Sono passati settantacinque anni dai cancelli aperti di Auschwitz, ma quella ferita non si può ricucire. Il tempo inganna tutti perché non guarisce mai nessuna ferita, soprattutto quando gli Uomini gettano ancora alcool su quella ferita. E così tornano ad alzare la voce quelle bestie del Novecento, mai rimosse fino in fondo e mai davvero sconfitte. Parole squallide e tristi tornano a rifiorire sulla bocca di troppi: confini, razza, muri e fili spinati. Paesi che hanno conosciuto e vissuto sulla propria pelle l’orrore e la violenza della notte del Novecento oggi riempiono le piazze con i simboli e le bandiere di quella notte: sfilano ancora con il braccio teso e indicano ancora un nemico da azzannare, come cani feroci. Oggi come ieri il nemico ha il volto del diverso: per origini e per cultura, per il colore della pelle, per una religione diversa, per il Paese da cui arriva o da cui è scappato per sopravvivere. Anche nel cortile di casa nostra il braccio teso torna ad alzarsi, seminando odio etnico e razziale, pronto ad azzannare come un tempo e, sempre più, si accompagna con chi chiede pieni poteri.

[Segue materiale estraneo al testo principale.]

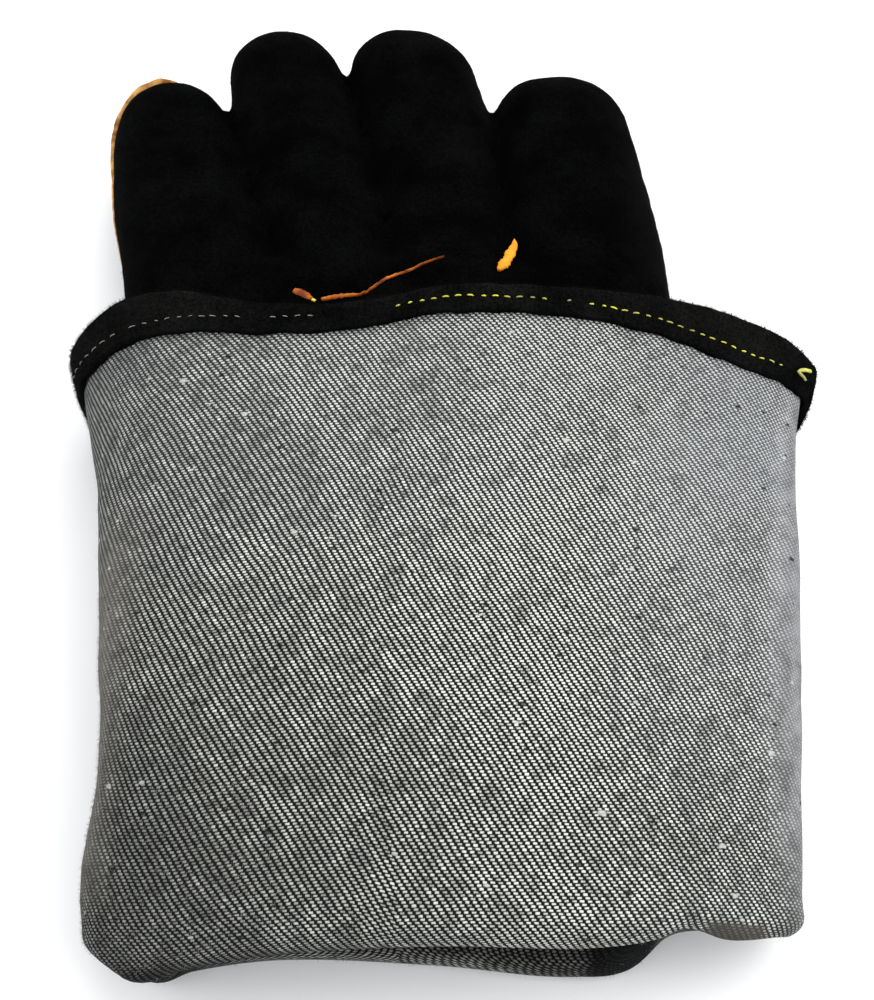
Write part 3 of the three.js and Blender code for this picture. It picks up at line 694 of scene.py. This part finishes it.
def cuff_layer(outer_depth, thickness):
    """A layer of the cuff as a closed ring of points, and its cloth's own measure across and along."""
    outside = placed(*turned_rows(outer_depth))
    inside = placed(*turned_rows(outer_depth + thickness))
    points = np.concatenate([outside, inside[:, ::-1]], axis=1)
    steps = np.linalg.norm(np.roll(outside, -1, axis=0) - outside, axis=2)
    across = np.vstack([np.zeros((1, steps.shape[1])), np.cumsum(steps, axis=0)])
    across -= across[ROUND_CUFF // 2]
    run = np.linalg.norm(np.diff(outside, axis=1), axis=2)
    along = np.hstack([np.zeros((ROUND_CUFF, 1)), np.cumsum(run, axis=1)]) - outside[:, :1, 1]
    along = np.vstack([along, along[:1]])
    across = np.hstack([across, across[:, ::-1], across[:, :1]])
    along = np.hstack([along, along[:, ::-1], along[:, :1]])
    cloth = np.stack([across, along], axis=-1)
    corners = np.stack([cloth[:-1, :-1], cloth[1:, :-1], cloth[1:, 1:], cloth[:-1, 1:]], axis=2)
    return points, corners.reshape(-1, 2)


cuff_points, cuff_faces = skin(cuff_layer(DENIM + GAP, CUFF_LEATHER)[0], is_ring=True)
cuff_hide = new_piece("cuff_hide", in_frame(cuff_points), cuff_faces)
cuff_hide.data.materials.append(hand_suede)
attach(cuff_hide, "root")
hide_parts("cuff_leather_front", "cuff_leather_back")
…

È giusto fermarsi, ricordare e riflettere su ciò che è stato, ma la memoria è un fiore che ha bisogno di spazio per crescere, come un’edera che si arrampica sul muro del passato per andare oltre, cercare un po’ di luce e aiutare l’Uomo a costruire un futuro migliore, ma senza dimenticare il filo spinato; quando il passato non insegna nulla e non riesce a legarsi al presente, l’edera smette di arrampicarsi e la memoria rischia di diventare solo una retorica senza speranza. Ricordare l’Olocausto del passato fingendo di non vedere le ombre del presente offende, e umilia, una volta di più, le vittime di quel passato e non rende la notte più chiara, prova solo a lavare la coscienza. La notte del nostro tempo è fredda e scura, e l’alba è difficile da vedere. È una notte che racconta quello che in tanti fingono di non vedere, come se non esistesse, non si rende giustizia alle vittime della Shoah ignorando i muri e il filo spinato che dividono il mondo, un nome su tutti: la Palestina. Non si sconfiggerà mai l’antisemitismo se si nasconde, si ignora o si protegge il sionismo.

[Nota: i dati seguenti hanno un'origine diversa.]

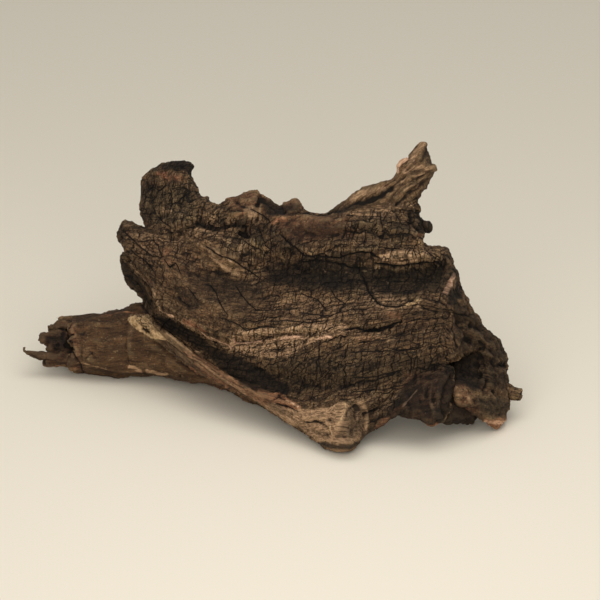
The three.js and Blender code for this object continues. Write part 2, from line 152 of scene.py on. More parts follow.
# Slivers of the broken end: x, y in pixels, mm in front of the limb's axis, radius in mm.
slivers = [
    [(84, 326, 4, 7), (70, 325, 4, 6.5), (62, 326.5, 4, 4.4), (57, 328.5, 4, 2.2), (53.5, 330, 4, 1)],
    [(66, 322, 1, 3), (59, 321, 1, 2), (56, 319, 1, 1), (53.5, 316.5, 1, 0.5)],
    [(58, 329, 7, 2), (50, 327.5, 7, 0.9), (47.5, 327.5, 7, 0.5)],
    [(82, 340, 8, 9), (66, 341, 8, 9), (55, 341.5, 8, 8.4), (49, 342, 7, 7.2), (45, 342.5, 7, 5),
     (42, 343, 7, 2)],
    [(62, 334, 9, 4.4), (53, 335.5, 9, 3.4), (47, 337.5, 9, 2.6), (42, 339, 9, 2), (39, 340, 9, 1.2),
     (36, 340, 9, 0.5)],
    [(58, 332, 11, 2), (50, 333.5, 11, 1.4), (45, 334.5, 11, 0.5)],
    [(60, 349, 10, 3), (52, 350, 10, 2.2), (46, 352.5, 10, 0.8)],
    [(60, 336, 13, 3), (50, 337, 11, 2.4), (42, 338.5, 9, 1.2), (37, 340, 9, 0.5)],
    [(62, 346, 13, 3), (52, 347, 12, 2.4), (45, 349.5, 11, 1)],
    [(64, 331, 12, 2.4), (56, 333, 12, 2), (48, 335.5, 10, 1), (42, 337, 10, 0.6)],
    [(52, 343, 10, 2), (43, 343, 9, 1), (39.5, 341, 9, 0.5)],
    [(82, 352, 12, 6), (66, 352, 12, 4), (54, 352, 11, 2), (47, 352, 10, 0.8)],
    [(84, 361, 8, 6.4), (62, 361, 8, 6), (50, 361, 8, 5.6), (44, 362, 7, 4.4), (41, 364, 7, 2)],
    [(72, 357, 14, 3.6), (54, 359, 13, 3.6), (43, 358.5, 11, 3.3), (34, 356.5, 10, 2.6),
     (28, 354.5, 10, 1.9), (24, 353, 10, 1.3), (21.5, 350.5, 10, 0.8), (22.5, 347.5, 10, 0.75)],
    [(68, 366, 2, 3), (52, 366.5, 2, 2), (42.5, 366.5, 2, 0.9)],
    [(60, 359, 15, 1.2), (53, 355, 16, 0.8), (50.5, 350.5, 17, 0.6)],
]


# How a strand is drawn along its line.
fibres = {
    "seed": 5,
    "sides": 6,
    "share": (0.3, 0.75),  # of its line that it follows
    "step": 4,  # pixels between its points
    "waver": 0.35,  # pixels that a point strays
    "sliverWaver": 0.3,  # the same in a sliver
    "thickness": (0.6, 1.3),  # times the radius
    "taper": 0.25,  # 0 for ends that run out to a point
    "rayFrom": 250,  # mm in front of the face
    "widestJump": 12,  # mm, past which it would hang over a gap
}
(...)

Pericoloso, e inaccettabile, l’equilibrismo intellettuale di chi rifiuta a prescindere di discutere e condannare le politiche dello Stato di Israele come se questo significasse essere antisemiti. Il diritto alla vita del popolo palestinese non può essere il prezzo da pagare all’Olocausto. Sulla questione il silenzio delle diplomazie è assordante, oggi come allora, rotto solo dalla litania sul “diritto di Israele a difendersi” e dimenticando l’antico processo di colonizzazione che ha portato, nel corso del tempo, a un’autentica guerra etnica. Le critiche allo Stato e al governo di Israele non possono essere confuse con l’antisemitismo, altrimenti si offre a quello Stato e a quel governo lo strumento con cui controllare e giudicare il resto del mondo. Del potere sionista, e della sua capacità di condizionare la comunità internazionale, la pace e la memoria non hanno alcun bisogno. Ma il popolo palestinese non è il solo ad essere ignorato dalla memoria: dal Medio Oriente all’Africa, dall’Asia all’America Latina passando per altre realtà, gli Uomini calpestano il senso e il valore di questa giornata.

C’è un senso di amarezza per le mille occasioni perse dagli Uomini per dare un senso alla vita con il proprio agire. La deportazione di massa e lo sterminio sono una costante nella storia, da sempre. La storia dell’Umanità ci racconta di quante generazione e di quanti popoli sono stati cancellati dal tempo della vita. Nei campi di concentramento dei nazionalisti turchi, negli anni ‘20, il popolo armeno contò quasi un milione di vittime: un genocidio di cui ancora oggi non si parla liberamente. C’è sempre un punto di non ritorno per chi ha avuto dal destino la carta sbagliata e ogni paese ne è responsabile, anche l’Italia.

C’è un’edera che si arrampica sul muro della storia, è tenace e lotta tutti i giorni per non scivolare su quel muro. Ogni metro di quel muro disegna un volto e racconta una storia, scrive un nome e chiede di ascoltare una voce. Quell’edera ha bisogno, tutti i giorni, di un raggio di sole e di acqua per andare oltre quel muro, non basta che questo accada solo il 27 gennaio. Un giorno, per ricordare che l’indifferenza uccide. Domani è il 28 gennaio e di quell’edera si ricorderanno in pochi, fino al 27 gennaio dell’anno prossimo.